Dalam kasus suap, makna dari unsur “berhubungan dengan jabatan” tersebut ditafsirkan oleh  Arrest Hoge Raad (Putusan Mahkamah Agung Belanda) tanggal 26 Juni 1916 sebagai berikut: 

a) Tidaklah perlu pegawai negeri/penyelenggara Negara berwenang melakukan hal-hal yang  dikehendaki atau diminta oleh pihak pemberi akan tetapi, cukup bahwa jabatannya  memungkinkan untuk berbuat sesuai kehendak pemberi; 

b) “berhubungan dengan jabatan” tidak perlu berdasarkan Undang-Undang atau ketentuan  administrasi, tetapi cukupjabatan tersebut memungkinkan baginya untuk melakukan apa  yang dikehendaki pemberi. 

Dalam kasus gratifikasi, makna unsur “berhubungan dengan jabatan” ditafsirkan lebih  sederhana. Hal itu dapat dilihat dari Putusan Pengadilan dengan terdakwa Gayus Halomoan  Partahanan Tambunan. Majelis Hakim dalam perkara tersebut tidak menyinggung aspek  berbuat atau tidak berbuatnya Gayus sebagai akibat dari pemberian gratifikasi secara rinci. 

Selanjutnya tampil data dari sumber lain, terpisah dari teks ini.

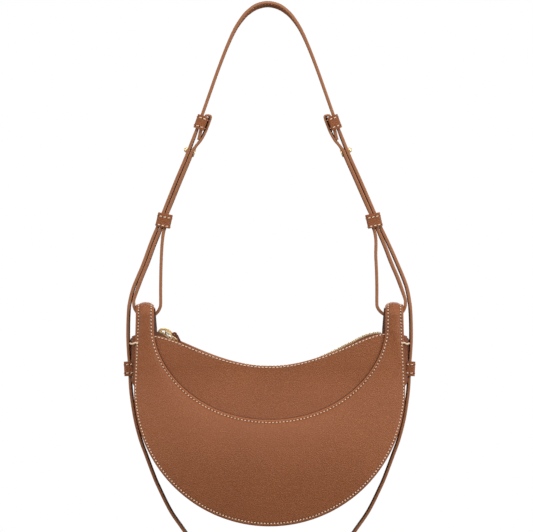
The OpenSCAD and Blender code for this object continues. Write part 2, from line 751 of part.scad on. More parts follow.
// A thin strip that stands off the gusset, with its ends folded in and sewn to it
module side_runner(side) {
    out = keeper_fit;
    foot_r = runner_t * 2;
    wall_x = horn_out_x - gusset_inset - side_line_x(runner_top_z);
    color(edge_leather) in_frame() on_side(side) difference() {
        translate([side_line_x(runner_top_z), 0, runner_top_z]) rotate([0, side_tilt, 0])
            rotate([90, 0, 0]) linear_extrude(strap_w, center = true) difference() {
                union() {
                    translate([-out - foot_r, -foot_r]) circle(foot_r);
                    translate([-out - foot_r, -runner_h + foot_r]) circle(foot_r);
                    translate([-out - foot_r, -runner_h + foot_r]) square([foot_r, runner_h - 2 * foot_r]);
                    translate([wall_x * 2, -runner_h]) square([-wall_x * 2 - out - foot_r, runner_h]);
                }
                translate([-out - foot_r, -foot_r]) circle(foot_r - runner_t);
                translate([-out - foot_r, -runner_h + foot_r]) circle(foot_r - runner_t);
                translate([wall_x * 2 - overrun, -runner_h + foot_r]) square([-wall_x * 2 + overrun - out - runner_t,
                    runner_h - 2 * foot_r]);
                translate([wall_x * 2 - overrun, -runner_h + runner_t]) square([-wall_x * 2 + overrun - out - foot_r,
                    runner_h - 2 * runner_t]);
            }
        front_view(both_halves(half_outline(gusset_inset, horn_top)));
    }
}

crescent(left);  // front_crescent
crescent(right);  // back_crescent
yoke(left);  // front_yoke
yoke(right);  // back_yoke
gusset();
horn_core(left);  // horn_core_left
horn_core(right);  // horn_core_right
horn_facing(left);  // horn_facing_left
horn_facing(right);  // horn_facing_right
board(left);  // front_board
board(right);  // back_board
lining();
slip_pocket();
zip_tape(left);  // zip_tape_front
zip_tape(right);  // zip_tape_back
zip_teeth(left);  // zip_teeth_front
zip_teeth(right);  // zip_teeth_back
zip_end(left);  // zip_end_left
zip_end(right);  // zip_end_right
zip_slider();
puller_link();
puller_tab();
shoulder_strap();
connector(left);  // connector_left
connector(right);  // connector_right
tail(left);  // tail_left
tail(right);  // tail_right
stud(left);  // stud_left
stud(right);  // stud_right
stud_base(left);  // stud_base_left
stud_base(right);  // stud_base_right
upper_keeper(left);  // upper_keeper_left
upper_keeper(right);  // upper_keeper_right
lower_keeper(left);  // lower_keeper_left
lower_keeper(right);  // lower_keeper_right
side_runner(left);  // side_runner_left
side_runner(right);  // side_runner_right
side_keeper(left);  // side_keeper_left
side_keeper(right);  // side_keeper_right
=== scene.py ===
import json
import math

import bmesh
import bpy
from mathutils import Matrix, Vector
from mathutils.kdtree import KDTree


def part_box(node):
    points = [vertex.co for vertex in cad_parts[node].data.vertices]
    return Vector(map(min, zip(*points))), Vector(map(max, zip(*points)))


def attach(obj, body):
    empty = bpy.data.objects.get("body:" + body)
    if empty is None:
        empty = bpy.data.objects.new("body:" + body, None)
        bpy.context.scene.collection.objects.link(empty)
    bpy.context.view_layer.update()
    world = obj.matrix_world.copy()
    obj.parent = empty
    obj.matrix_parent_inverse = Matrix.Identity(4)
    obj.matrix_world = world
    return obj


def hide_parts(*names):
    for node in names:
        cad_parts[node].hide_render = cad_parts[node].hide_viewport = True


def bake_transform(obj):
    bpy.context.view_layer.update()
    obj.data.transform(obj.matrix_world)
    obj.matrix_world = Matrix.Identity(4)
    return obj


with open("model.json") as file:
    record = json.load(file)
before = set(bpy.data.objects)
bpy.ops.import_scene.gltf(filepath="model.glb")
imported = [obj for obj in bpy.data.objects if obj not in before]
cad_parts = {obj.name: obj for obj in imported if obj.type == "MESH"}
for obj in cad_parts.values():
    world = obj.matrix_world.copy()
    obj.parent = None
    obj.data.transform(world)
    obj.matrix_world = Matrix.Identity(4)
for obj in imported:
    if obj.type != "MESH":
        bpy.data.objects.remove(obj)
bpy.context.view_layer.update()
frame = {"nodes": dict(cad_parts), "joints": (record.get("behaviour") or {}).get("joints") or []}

mm = 0.001
front, back = -1, 1
left, right = -1, 1
sideNames = {left: "left", right: "right"}
faceNames = {front: "front", back: "back"}

# The body's outline and the leather that its panels are cut from
body = {"mouthHalf": 14 * mm, "yokeDip": 32 * mm, "yokeUnder": 7 * mm, "sideLean": 1.6 * mm,
        "hornW": 17.5 * mm, "hornFoot": 6 * mm, "depthPower": 1.6}
panels = {"crescent": 1.8 * mm, "yoke": 1.6 * mm, "seamAbove": 1.6, "margin": 3 * mm, "rowShare": 0.92}

jointOf = {j["name"]: j for j in frame["joints"]}
tunnelZ = jointOf["bag_swing"]["pos_m"][2]
panelLow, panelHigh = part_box("front_crescent")
yokeLow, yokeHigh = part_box("front_yoke")
floorZ, halfW, hornTop = panelLow.z, panelHigh.x, panelHigh.z
centreZ = floorZ + halfW
baseHalf = -panelLow.y - panels["crescent"]
hornHalf = hornTop - tunnelZ - panels["crescent"]
yokeEndZ = yokeHigh.z
yokeLowZ = yokeEndZ - body["yokeDip"]
seamLowZ = yokeLow.z + body["yokeUnder"]
seamTopZ = yokeEndZ + panels["yoke"] * panels["seamAbove"]
hornOutX = halfW - body["sideLean"]
hornInX = hornOutX - body["hornW"]


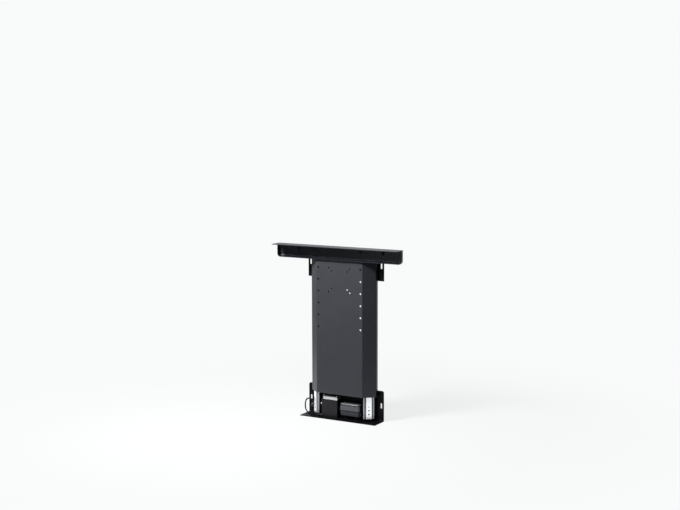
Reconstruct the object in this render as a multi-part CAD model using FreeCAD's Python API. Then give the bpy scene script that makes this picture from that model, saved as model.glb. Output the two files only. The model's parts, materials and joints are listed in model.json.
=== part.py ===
import FreeCAD, Part
import math
import os

# Electric television lift, shown retracted, in millimetres.
# +X is to the right as seen from the front, +Y points to the wall, +Z is up.
# The origin is on the floor, under the middle of the bounding box.

V = FreeCAD.Vector
ORIGIN = V(0, 0, 0)
X_AXIS = V(1, 0, 0)
Y_AXIS = V(0, 1, 0)
Z_AXIS = V(0, 0, 1)
SIDES = (("left", -1), ("right", 1))

# ---- Driving dimensions ---------------------------------------------------------------

OVERALL_DEPTH = 114.0       # wall to the front edge of the lid bracket
OVERALL_H = 728.3           # floor to the lid bracket's top, retracted
FIT_GAP = 0.2               # loose fit of a plug in its opening
SCREW_GAP = 0.05            # clearance of a screw, rivet or ball in its hole, on the radius
RUNNING_GAP = 0.05          # running fit of a shaft in its bearing, on the radius
SEAT_GAP = 0.02             # a gear's bore on its seat, on the radius
STOP_GAP = 0.3              # what is left between a stop and what comes to rest on it
PAST = 1.0                  # how far a cutting shape runs past what it cuts

# Wall brackets. The lower one is bent with the base plate from one sheet.
BRACKET_W = 360.0
BRACKET_T = 3.0
BRACKET_BEND_R = 2.5
BRACKET_CORNER_R = 8.0
BASE_DEPTH = 80.0
LOWER_BRACKET_H = 129.0
UPPER_BRACKET_DROP = 16.3   # lid bracket's top to the upper bracket's top
UPPER_BRACKET_H = 124.0
WALL_SLOT_INSET = 11.5      # bracket's end to the slot's middle
WALL_SLOT_W = 7.5
WALL_SLOT_L = 23.0

# Cover: a folded sheet with a flat face, two bevels and two short sides, open at the back.
COVER_STANDOFF = 58.0       # wall to the cover's face
COVER_FACE_W = 217.4
COVER_BEVEL_X = 45.0
COVER_BEVEL_Y = 36.2
COVER_SIDE = 15.1
COVER_T = 2.0
COVER_BEND_R = 2.0
COVER_Z = 104.0
COVER_DROP = 60.3           # lid bracket's top to the cover's top

# Holes in the cover for the television's bracket
COLUMN_SPACING = 200.0
ROW_PITCH = 50.0
ROW_COUNT = 6
TOP_ROW_DROP = 31.0         # cover's top to the middle of the top row
COLUMN_HOLE_R = 4.0
VESA_SIZES = (100.0, 75.0)
VESA_HOLE_R = 3.1

# Ball slides, three members each, standing behind the cover's bevels
SLIDE_W = 45.0
SLIDE_H = 12.7
SLIDE_T = 1.2
SLIDE_BEND_R = 0.5
SLIDE_Z = 12.0
SLIDE_DROP = 8.4            # lid bracket's lower edge to the slides' top
SLIDE_LIP = 3.5
OUTER_LIP_DEPTH = 4.0       # bevel side of the slide to the outer member's lips
MIDDLE_LIP_DEPTH = 2.0
OUTER_BALL_R = 2.0
INNER_BALL_R = 1.5
BALL_GAP = 0.3
CAGE_T = 0.8
CAGE_GAP = 0.4
CAGE_L = 350.0
BALL_PITCH = 55.0
BALLS_PER_ROW = 6
SLIDE_END_HOLE_RADII = (3.3, 3.3, 2.3)  # from the lowest up
SLIDE_END_HOLE_PITCH = 16.0
SLIDE_END_HOLE_Z = 20.5     # above the slide's lower end

# Uprights: folded posts that carry the slides from the base to the upper bracket
UPRIGHT_T = 2.5
UPRIGHT_BEND_R = 2.5
UPRIGHT_FRONT = 3.0         # along the bevel, from the face's bend to the upright's front edge
UPRIGHT_FLANGE = 42.0
UPRIGHT_DROP = 20.0         # upper bracket's top to the uprights' top
UPRIGHT_SCREW_INSET = 13.0  # from the flange's free edge
UPRIGHT_LOW_SCREWS = (40.0, 105.0)
UPRIGHT_HIGH_SCREWS = (22.0, 92.0)      # above the upper bracket's lower edge
SLIDE_RIVET_COUNT = 5
RIVET_END_GAP = 60.0        # slide's end to its nearest rivet
RIVET_R = 2.0
RIVET_HEAD_R = 4.0
RIVET_HEAD_H = 1.6
STUD_COUNT = 5
STUD_NUT_AF = 7.0
STUD_NUT_H = 3.2
STUD_END_GAP = 24.0         # cover's edge to its nearest stud

# Screws that fasten the uprights and the drive rail to the brackets
FRAME_SCREW_R = 3.0
FRAME_SCREW_HEAD_R = 5.0
FRAME_SCREW_HEAD_H = 3.2
FRAME_SCREW_END = 0.3       # left between the screw's end and the wall

# Lid bracket: one pressing with a web, a rim, a plate to the front and two stiffening ribs
LID_BRACKET_W = 588.6
LID_BRACKET_H = 57.9
LID_BRACKET_T = 2.5
LID_RIM_DEPTH = 21.0
LID_WEB_STANDOFF = 48.0     # wall to the web's back
LID_CORNER_R = 14.5
LID_BEND_R = 9.5
LID_TOP_BEND_R = 2.5        # between the web and the plate
LID_PLATE_CORNER_R = 3.0
LID_RIB_X = 200.0
LID_RIB_W = 10.0
LID_RIB_LEG = 26.0
LID_RIB_ROUND = 3.5
LID_SCREW_SPACING_X = 500.0
LID_SCREW_SPACING_Y = 30.0
LID_SCREW_INSET = 12.0      # front edge to the front row
LID_SCREW_R = 2.5

# Head bracket: joins the lid bracket to the inside of the cover's top
HEAD_T = 2.5
HEAD_BEND_R = 2.5
HEAD_W = 236.0
HEAD_NECK_W = 196.0
HEAD_FLANGE_H = 16.0
HEAD_TOP_GAP = 6.0          # below the lid bracket's plate
HEAD_JOGGLE_GAP = 8.0       # below the cover's top edge
HEAD_JOGGLE_H = 12.0
BOLT_DROP = 21.3            # lid bracket's top to the bolts
BOLT_R = 4.0
BOLT_HOLE_GAP = 0.2
BOLT_HEAD_R = 7.0
BOLT_HEAD_H = 4.4
BOLT_NUT_AF = 13.0
BOLT_NUT_H = 6.5
BOLT_END = 1.5              # thread standing out of the nut

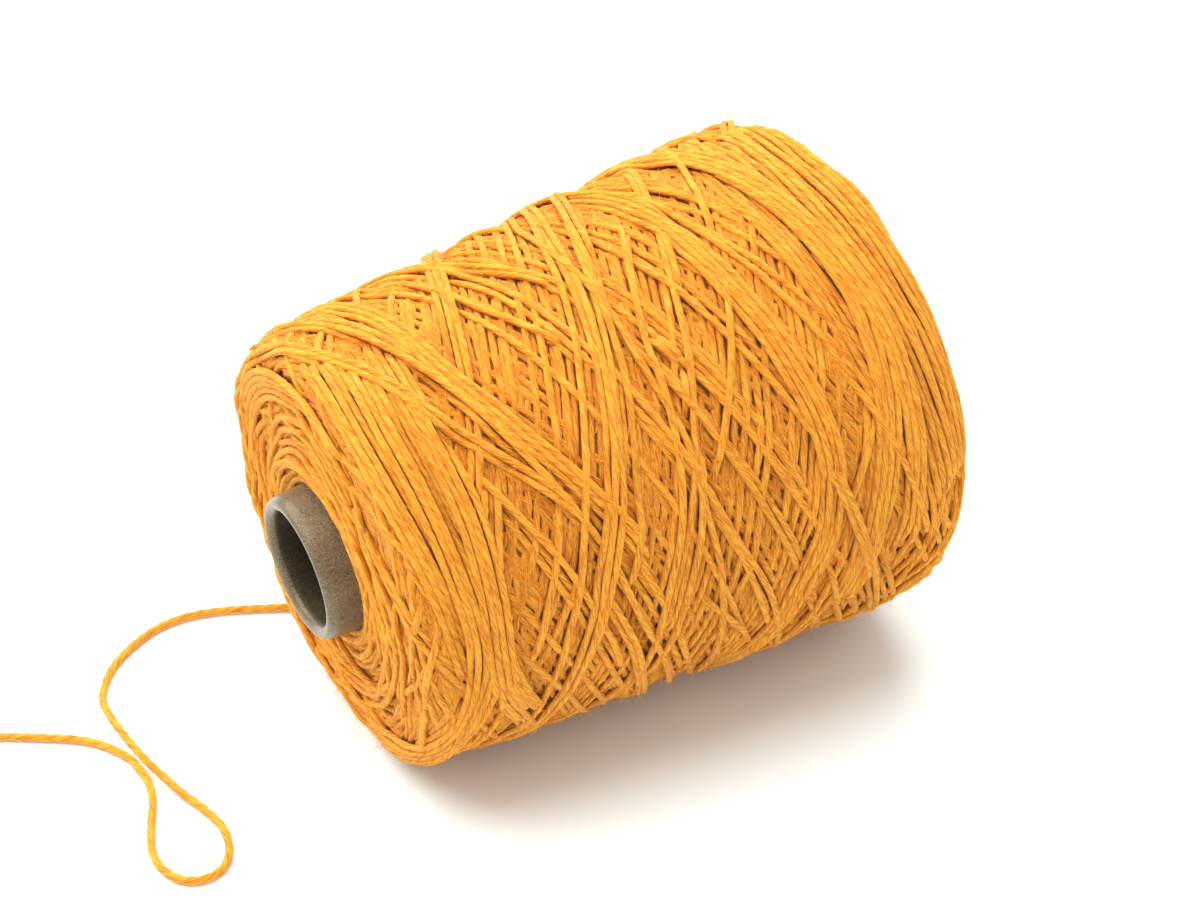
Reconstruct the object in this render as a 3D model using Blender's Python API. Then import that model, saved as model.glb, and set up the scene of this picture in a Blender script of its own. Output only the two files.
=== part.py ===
"""A cone of knitting yarn lying on its side, with its loose end on the surface beside it.

Three pieces: the tapered paper core, the yarn wound on it, and the loose end of the same yarn.
Metres, +Z up. The origin is on the surface, under the middle of the cone. +X runs from the
nose (the small end) to the base (the big end). The cone lies on its side, so its axis rises
towards the base by the angle of its taper.
"""
import math
from collections import namedtuple

import bmesh
import bpy
from mathutils import Matrix, Vector

# Driving dimensions, in metres.
NOSE_R = 0.0190  # outer radius of the paper core at its nose
CORE_LENGTH = 0.1700
CORE_WALL = 0.0022
NOSE_OUT = 0.0087  # how far the core's nose stands out of the yarn
TRAVERSE = 0.1524  # length of yarn along the axis
SMALL_R = 0.0565  # outer radius of the yarn at the small end
BIG_R = 0.0686  # outer radius of the yarn at the big end
YARN_D = 0.0022
SETTLE = 0.00085  # how far the yarn presses flat where the cone lies on it

TAPER = math.atan2(BIG_R - SMALL_R, TRAVERSE)  # half angle of the cone
CLEARANCE = 0.0003  # gap between pieces that touch

# Core: the rolled lip at the nose is part of an ellipse outside and a smaller one inside.
LIP_CREST_IN = 0.0014  # radial distance from the core's outside to the crest of its lip
LIP_OUTER_DEPTH = 0.0026
LIP_INNER_DEPTH = 0.0010
LIP_STEPS = 4
CORE_SEGMENTS = 48

# Yarn: rounded shoulders, a slight belly, and two sets of raised bands that cross.
SMALL_SHOULDER = 0.0070
BIG_SHOULDER = 0.0130
BELLY = 0.0005
RELIEF = 0.0018  # depth of the valleys between the bands
BANDS = 10  # raised bands of each set around the cone
RINGS_PER_BAND = 4  # mesh rings along the axis from one band to the next
UNDER = 0.55  # height of a band where it passes under another one
ARC_STEP = 0.0110  # distance between the raised arcs on the end faces
ARC_STARTS = 2
UNEVEN = 0.28  # share of the relief that comes and goes along the cone
UNEVEN_TURNS = 2
UNEVEN_STEP = 0.0830
PRESSED = math.radians(9.0)  # half angle of the strip under the cone that is pressed smooth
PRESSED_EDGE = math.radians(9.0)
YARN_SEGMENTS = 80
FACE_RINGS_SMALL = 9
FACE_RINGS_BIG = 8
SHOULDER_RINGS_SMALL = 4
SHOULDER_RINGS_BIG = 5
SIDE_RINGS = 37
SIDE_LENGTH = TRAVERSE - SMALL_SHOULDER - BIG_SHOULDER
BAND_STEP = RINGS_PER_BAND * SIDE_LENGTH / SIDE_RINGS

# Loose end: chosen points of its centre line, in millimetres. It leaves the far side of the
# cone, drops to the surface, makes one teardrop loop that passes over itself, and runs off.
TAIL_ROUTE_MM = (
    # x, y, z
    (-30.6, 37.2, 11.9),
    (-32.6, 35.3, 8.0),
    (-35.6, 33.6, 4.0),
    (-39.6, 32.9, 1.7),
    (-44.8, 34.0, 1.2),
    (-50.6, 37.0, 1.2),
    (-58.0, 42.0, 1.2),
    (-66.5, 47.8, 1.2),
    (-80.3, 54.6, 1.2),
    (-88.2, 57.6, 1.2),
    (-96.2, 59.0, 1.2),
    (-104.4, 58.0, 1.2),
    (-113.0, 54.0, 1.2),
    (-120.3, 48.6, 1.2),
    (-125.2, 42.1, 1.3),
    (-127.6, 36.6, 1.7),
    (-128.3, 28.0, 2.5),
    (-127.9, 16.0, 3.3),
    (-126.8, 7.6, 3.2),
    (-125.3, 2.0, 2.5),
    (-123.2, -5.3, 1.6),
    (-120.4, -14.0, 1.2),
    (-119.1, -22.0, 1.2),
    (-120.8, -29.8, 1.2),
    (-124.8, -34.9, 1.2),
    (-130.0, -36.1, 1.2),
    (-134.4, -34.2, 1.2),
    (-137.0, -30.2, 1.2),
    (-138.0, -25.0, 1.2),
    (-137.0, -18.8, 1.2),
    (-133.9, -11.4, 1.2),
    (-130.5, -4.1, 1.2),
    (-128.9, 2.4, 1.2),
    (-129.1, 9.1, 1.2),
    (-130.3, 15.1, 1.2),
    (-136.4, 24.7, 1.2),
    (-149.1, 33.8, 1.2),
    (-162.8, 42.1, 1.2),
    (-173.0, 48.0, 1.2),
)
TAIL_POINTS = 80
TAIL_FINE_STEPS = 40  # short steps between two route points, to measure the curve's length
TAIL_BEVEL_RESOLUTION = 2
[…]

Hakim menguraikan posisi Gayus sebagai Pegawai Negeri yang diangkat berdasarkan Surat  Keputusan Dirjen Pajak No. KEP-1816/PJ.11/UP.14/2001 tanggal 31 Desember 2001 tentang  pengangkatan sebagai PNS pada Dirjen Pajak Departemen Keuangan dan SK No. KEP 75/PJ.01/ UP.53/2008 tanggal 11 April 2008 tentang pengangkatan sebagai Petugas Penelaah  Keberatan dan Banding Pajak.